Response of Bedload and Bedforms to Near-Bed Flow Structures

Abstract

In this study, the large eddy simulation (LES) under the Eulerian method is used to solve the Navier-Stokes equations for turbulent flow simulation. The Lagrangian point-particle model is applied to track particle trajectories and to calculate the forces exerted by the flow on the particles, and the particle–wall and particle–particle collisions are also accounted for. Nine simulations cases were carried out along the line of previous experiments that considered different bedform regimes, namely, ripples and dunes. The resulting bedload intensity parameter and the simulated bedforms for all the cases agree with the results obtained from the existing classical formulas.
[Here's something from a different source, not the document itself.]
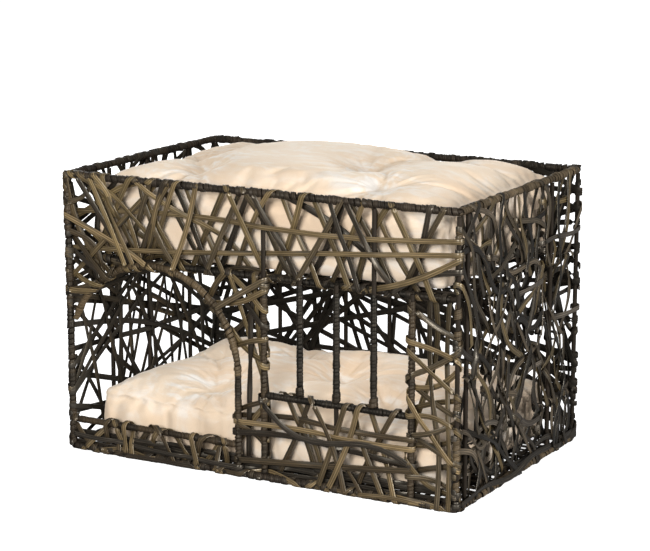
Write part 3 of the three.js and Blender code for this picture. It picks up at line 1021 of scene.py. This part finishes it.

The three-dimensionality of sediment transport randomly occurs due to the turbulent flow. Coherent structures are formed as the near-bed low-speed fluid streaks entrain into the mainstream over the stoss-side of the ripples, and the high-speed fluid streaks from the mainstream rush toward the bed over the leeside. As a result, kolk–boil and hairpin vortices develop nearby. Ejection and sweep prevail near the bed, where the particles transport. The phenomenon disappears as the flow intensity increases. The presence of bedload particles also modifies the propagation angle and range of velocity fluctuation, especially in the streamwise direction. To conclude, a logistic regression formula for bedload intensity parameters, accounting for the fluid rotation, deformation, and translation terms that signify the fluid vortical motions, is obtained. It reveals that as long as these three terms are accurately quantified, the bed shear stress and bedload transport rate can be effectively estimated.